Re: evolution …consider the evolution of man … the development of the brain … the jump with the development of language … and the attendant jump in social communication associated with language … and now in this age with the development of the Internet there is a quantum leap in communication … the development of social networking … the world-wide physical independence of human communion based on computer technology … and the speed at which a ‘common mental consciousness’ can develop.
Teilhard’s three components … Apologetics (a branch of theology concerned with proving the truth of Christianity)… defended by writing … Mystism … spiritual intuition and truth … Physics … natural laws, matter and energy
Some thoughts …
As a scientist he understood the growth of humanity and the ever-increasing complexity of life especially that of the mind and the deepening of relationships based on his phenomenological approach. Christ is in all life. The emphasis is on an inclusive worldview of humanity unified by the personal presence of Christ within each individual.
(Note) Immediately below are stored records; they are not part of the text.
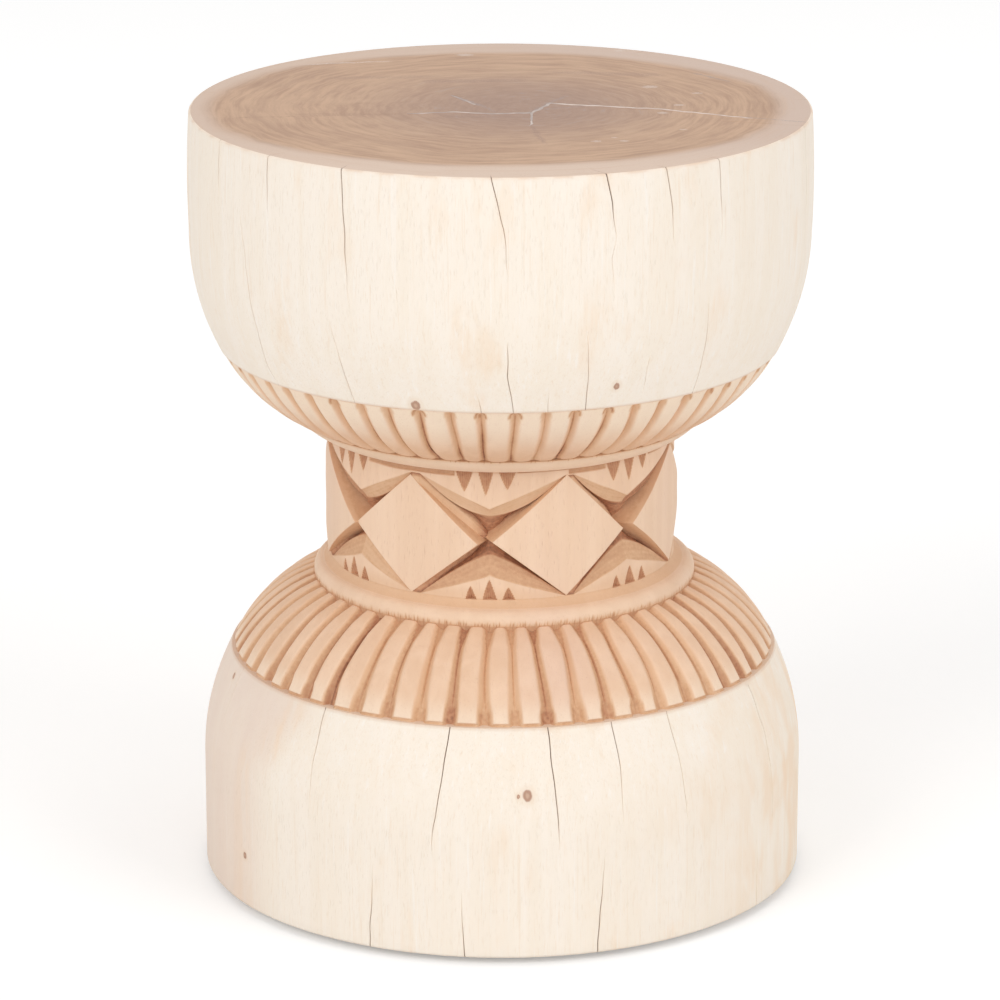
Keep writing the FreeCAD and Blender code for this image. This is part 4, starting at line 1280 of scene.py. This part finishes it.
def makeFillerRun(name, material):
    # A box section carried along the check: the path is walked in even steps, sways by a sum of sines,
    # and the section's width narrows from the star to the tip
    s = filler
    seed = s["seeds"][name]
    draw = np.random.default_rng(seed)
    bends = np.array(s["runs"][name])
    travel = travelAlong(bends)
    walk = np.linspace(0, travel[-1], int(travel[-1] / s["spacing"]))
    centre = np.stack([np.interp(walk, travel, part) for part in bends.T], axis=1)
    along = headings(centre)
    sideways = np.stack([-along[:, 1], along[:, 0]], axis=1)
    sway = sum(np.sin(walk * draw.uniform(0.15, 0.8) + draw.uniform(0, 6.3)) for wave in range(4))
    sway = sway * s["sway"] * smooth(walk, 0, 6)
    width = s["wide"][name] + (s["tip"] - s["wide"][name]) * walk / travel[-1]
    width = width * (1 + 0.3 * np.sin(walk * 0.7 + seed) * np.sin(walk * 0.23 + 1))
    width = width * (0.15 + 0.85 * smooth(travel[-1] - walk, 0, 5))
    section = np.array(s["section"])
    middle = centre + sideways * sway[:, None]
    flat = middle[:, None, :] + sideways[:, None, :] * section[None, :, :1] * width[:, None, None]
    tall = lines["top"] + section[None, :, 1] * s["thick"] + 0 * walk[:, None]
    rings = np.concatenate([flat, tall[:, :, None]], axis=2) * mm
    quads, triangles = latheFaces(len(walk), len(section))
    mesh = buildMesh("filler_" + name, withPoles(rings), quads[:, ::-1], triangles[:, ::-1], {}, s["sharp"])
    addPiece("filler_" + name, mesh, material, "check_filler")


def fillerMaterial():
    paint = newPaint("pale_filler")
    place = paint.place()
    speck = paint.noise(place, 700, 3, 0.6)
    cloud = paint.noise(place, 110, 2, 0.5)
    colour = paint.mix(cloud.step(0.3, 0.7), filler["dark"], filler["colour"])
    left = 1 - paint.part(place, 0).step(*inMetres(*filler["greyTo"]))
    colour = paint.mix(left * (cloud.step(0.68, 0.40) * 0.55 + 0.35), colour, filler["grey"])
    colour = paint.mix(speck.step(0.5, 0.75) * 0.5, colour, filler["dark"])
    return paint.finish(colour, 0.6 + speck * 0.15, speck, 0.0001)


fillerPaint = fillerMaterial()
for runName in filler["runs"]:
    makeFillerRun(runName, fillerPaint)


# Glides

glides = {
    "circle": 132.0, "first": 45.0, "count": 4, "outer": 12.2, "hole": 5.0, "height": 2.4, "edgePower": 0.32,
    "around": 72, "section": 32,
    "felt": (0.42, 0.36, 0.29), "feltLight": (0.58, 0.52, 0.44), "plastic": (0.09, 0.055, 0.035),
    "steel": (0.62, 0.61, 0.58),
}


def feltMaterial():
    paint = newPaint("glide_felt")
    place = paint.place()
    wool = paint.noise(place, 1500, 4, 0.7, 1.5)
    cloud = paint.noise(place, 180, 2, 0.5)
    colour = paint.mix(wool.step(0.35, 0.7), glides["felt"], glides["feltLight"])
    colour = paint.mix(cloud.step(0.4, 0.7) * 0.3, colour, glides["felt"])
    return paint.finish(colour, 0.9 + wool * 0.08, wool, 0.0004, {"Sheen Weight": 0.3})


def plasticMaterial():
    paint = newPaint("glide_plastic")
    place = paint.place()
    speck = paint.noise(place, 900, 3, 0.6)
    wear = paint.noise(place, 90, 3, 0.6)
    lighter = tuple(value * 1.7 for value in glides["plastic"])
    colour = paint.mix(wear.step(0.45, 0.7), glides["plastic"], lighter)
    return paint.finish(colour, 0.38 + wear * 0.2, speck, 0.00005)


def steelMaterial():
    paint = newPaint("screw_steel")
    place = paint.place()
    brushed = paint.drawnNoise(place, 9, 700, 3, 0.6)
    tarnish = paint.noise(place, 160, 3, 0.6)
    darker = tuple(value * 0.7 for value in glides["steel"])
    colour = paint.mix(tarnish.step(0.45, 0.75) * 0.6, glides["steel"], darker)
    return paint.finish(colour, 0.28 + brushed * 0.2, brushed, 0.00004, {"Metallic": 1.0})


def makeFelt(number, material):
    # Felt ring with soft edges: a section whose sine and cosine are raised to a small power, which
    # squares it, carried once around the glide's own axis
    s = glides
    middle, half = (s["outer"] + s["hole"]) / 2, (s["outer"] - s["hole"]) / 2
    sweep = np.linspace(0, 2 * np.pi, s["section"], endpoint=False)
    across = middle + half * np.sign(np.cos(sweep)) * np.abs(np.cos(sweep)) ** s["edgePower"]
    rise = s["height"] / 2 * (1 + np.sign(np.sin(sweep)) * np.abs(np.sin(sweep)) ** s["edgePower"])
    around = np.linspace(0, 2 * np.pi, s["around"], endpoint=False)[:, None]
    turn = math.radians(s["first"] + number * 360 / s["count"])
    x = s["circle"] * math.sin(turn) + across * np.cos(around)
    y = -s["circle"] * math.cos(turn) + across * np.sin(around)
    points = (np.stack(np.broadcast_arrays(x, y, rise), axis=-1) * mm).reshape(-1, 3)
    rows, columns = np.arange(s["around"])[:, None], np.arange(s["section"])[None, :]
    here, nextRow = rows * s["section"], (rows + 1) % s["around"] * s["section"]
    nextColumn = (columns + 1) % s["section"]
    quads = np.stack(np.broadcast_arrays(here + columns, nextRow + columns, nextRow + nextColumn,
                                         here + nextColumn), axis=-1).reshape(-1, 4)
    name = "felt_ring_%d" % (number + 1)
    mesh = buildMesh(name, points, quads, np.zeros((0, 3), int), {}, 0)
    addPiece(name, mesh, material, "glide_felt_%d" % (number + 1))


feltPaint, plasticPaint, steelPaint = feltMaterial(), plasticMaterial(), steelMaterial()
for glideNumber in range(glides["count"]):
    makeFelt(glideNumber, feltPaint)
for nodeName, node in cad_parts.items():
    if nodeName.startswith("glide_cup"):
        node.material_slots[0].material = plasticPaint
    if nodeName == "glide_screws":
        node.material_slots[0].material = steelPaint
print("glides dressed")


# Floor and light

studio = {
    "floor": (0.86, 0.855, 0.85), "floorDark": (0.80, 0.80, 0.80), "floorSize": 14.0, "world": 0.60,
    # glow that lifts the floor to white for the camera: weaker as far back as the first of these metres
    # behind the table's middle, and full from the second
    "lift": 0.27, "liftNear": (0.75, 0.75, 0.75), "liftFar": (1, 1, 1), "liftRun": (0.1, 2.4),
    "lamps": [
        {"name": "left_softbox", "place": (-2.6, -3.0, 2.6), "size": (2.6, 2.6), "power": 53},
        {"name": "right_softbox", "place": (2.9, -2.4, 2.2), "size": (2.4, 2.4), "power": 37},
        {"name": "top_softbox", "place": (0.2, 0.6, 3.4), "size": (2.4, 2.4), "power": 21},
        {"name": "low_front_strip", "place": (0.0, -3.1, 0.42), "size": (2.4, 0.7), "power": 6.5},
    ],
    "aim": (0, 0, 0.22),
}


def makeFloor():
    # One large square, a little lighter to the camera, so that it renders white
    half = studio["floorSize"] / 2
    corners = np.array([[-half, -half, 0], [half, -half, 0], [half, half, 0], [-half, half, 0]])
    mesh = buildMesh("floor", corners, np.array([[0, 1, 2, 3]]), np.zeros((0, 3), int), {}, 0)
    floor = bpy.data.objects.new("floor", mesh)
    bpy.context.scene.collection.objects.link(floor)
    paint = newPaint("floor")
    place = paint.place()
    speck = paint.noise(place, 40, 2, 0.5)
    lift = paint.mix(paint.part(place, 1).step(*studio["liftRun"]), studio["liftNear"], studio["liftFar"])
    tint = paint.mix(speck.step(0.3, 0.7) * 0.02, studio["floor"], studio["floorDark"])
    cloth = paint.add("ShaderNodeBsdfDiffuse", None, {"Color": tint, "Roughness": 0.5})
    glow = paint.add("ShaderNodeEmission", None, {"Color": lift, "Strength": studio["lift"]})
    both = paint.add("ShaderNodeAddShader", None, [cloth, glow])
    surface = paint.add("ShaderNodeMixShader", None, [paint.seen(), cloth, both])
    paint.add("ShaderNodeOutputMaterial", None, {"Surface": surface})
    mesh.materials.append(paint.owner)


def makeLights():
    for lamp in studio["lamps"]:
        data = bpy.data.lights.new(lamp["name"], "AREA")
        data.shape = "RECTANGLE"
        data.size, data.size_y = lamp["size"]
        data.energy = lamp["power"]
        light = bpy.data.objects.new(lamp["name"], data)
        light.location = lamp["place"]
        toward = Vector(studio["aim"]) - Vector(lamp["place"])
        light.rotation_euler = toward.to_track_quat("-Z", "Y").to_euler()
        bpy.context.scene.collection.objects.link(light)


def makeWorld():
    world = bpy.data.worlds.new("studio")
    bpy.context.scene.world = world
    sky = Paint(world)
    room = sky.add("ShaderNodeBackground", None, {"Color": (1, 1, 1, 1), "Strength": studio["world"]})
    white = sky.add("ShaderNodeBackground", None, {"Color": (1, 1, 1, 1), "Strength": 1.0})
    mixed = sky.add("ShaderNodeMixShader", None, [sky.seen(), room, white])
    sky.add("ShaderNodeOutputWorld", None, {"Surface": mixed})


makeFloor()
makeLights()
makeWorld()
bpy.context.scene.view_settings.view_transform = "Standard"
print("floor and light set")
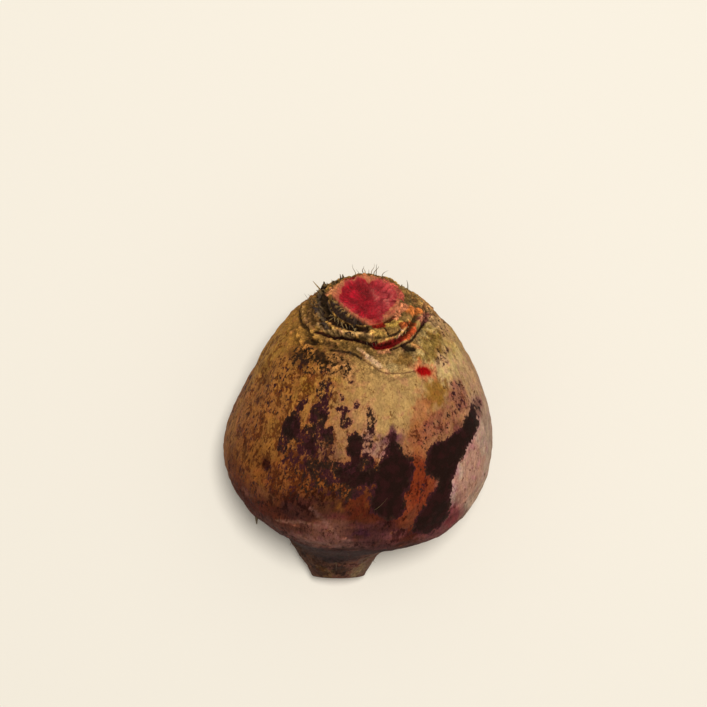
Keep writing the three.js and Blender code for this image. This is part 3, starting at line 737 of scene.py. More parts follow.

Eventually the evolution of humanity will grow to a point where increased consciousness is the key to a new understanding in the relationship between man and God.
God is the destination and the love-force that develops and controls the development of both the collective and the individual.
I think he believed in the individual and the relationship to ‘the whole’ … the individual is not lost … the communion of the universe is seen through personal eyes and each person is defined by their relationship to all life. A person is seen as having no meaning outside their relationship to others, the common and to God.
definition – phenomenology
- 1. the science of phenomena, as distinguished from ontology or the science of being.
- 2. the school of the German philosopher Edmund Husserl, 1859–1938, which stresses the careful description of phenomena in all domains of experience without regard to traditional epistemological questions.